Ke Xu Zhou was awarded a Seligman APV Travel Bursary in 2015. Below he reports on his attendance at the 12th International Congress on Food and Engineering which took place 14 - 18 June in Quebec and tells us how the connections made at the conference would not have been possible without the support he received from SCI and the Seligman Trust.
‘Attending the 12th International Congress on Food and Engineering in Quebec City was a fantastic experience. This was my first formal encounter with a meeting of this scale and nature and as the second year of my PhD comes to an end, the timing for attending this conference could not have been better.

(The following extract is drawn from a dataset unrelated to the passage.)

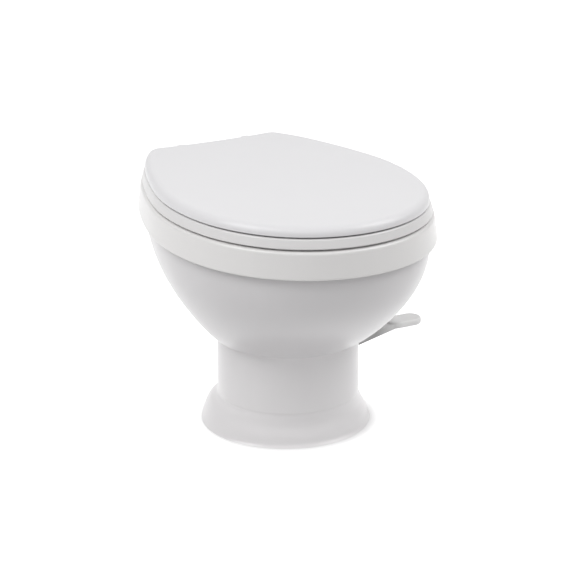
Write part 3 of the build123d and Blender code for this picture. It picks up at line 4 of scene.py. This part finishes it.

‘The opening ceremony was mildly disappointing due to the slow pace of the awards ceremony, but the networking session was a very good ice breaker to meet fellow delegates. The first plenary session was delivered by Professor Paul Singh the following morning. He gave an inspiring talk on how to educate the next generation of food engineers; how the advances in technology have affected the way we learn and interact with our surroundings.
‘My oral presentation was scheduled on the first set of special interest sessions that morning and the talk was entitled ‘Investigating the molecular basis for adhesion of bacterial spores to inert surfaces’. Bacterial spores are formed as a result of the survival mechanism in Bacillus and Clostridium species. These structures, formed in response to nutrient limitation during regular growth conditions, are metabolically dormant and extremely resistant to various forms of environmental stress that would otherwise be lethal to vegetative cells. Bacillus cereus is a major concern to the dairy industry; these spores are highly adherent and can still be found on equipment that has undergone cleaning and disinfection procedures. My talk focused specifically on the influence of hydrophobicity in the adhesion of Bacillus spores. Within the short amount of allocated time, I was able to show that with diminished hydrophobicity, spores would become increasingly less adherent to the extent that they would simply ‘peel-off’ with a drop of water sliding over them.
‘After my presentation, I was rather surprised to be approached by a Professor who handed me his business card and said that he was interested to chat about my work. Later I learned that their group were working with bacterial spores in a very similar way; they were studying the influence of hydrophobicity on the spores’ resistance to inactivation by hydrogen peroxide. Throughout the conference we had several enjoyable discussions, exchanging a variety of ideas that will, I’m sure, be part of my final year’s research work. Such encounters are very unlikely to take place without stepping outside the usual academic environment and the connections that I made at ICEF12 were possible thanks to the support offered by SCI through the Seligman APV Travel Grant.
‘The conference hosted over 600 attendees delivering over 200 oral presentations and 500 posters. The sheer volume of high quality research is humbling. On the other hand, it also serves to boost intellectual curiosity, critique and capability - being able to quickly switch topics of discussion and taking in information from various areas of research is a skill that will surely be beneficial to any future career considerations. One very memorable poster was on modeling heat transfer in cooking turkey with and without stuffing; it turns out that it is safer to cook turkey without the stuffing although you will miss out on being able to enjoy that delicious stuffing!
‘Overall the conference has been an extremely positive experience, not to say that the location was fantastic. Quebec City is a truly beautiful and historic city and we had our fair share of sunshine and rain. All I can say is, I look forward to Australia in 2019!’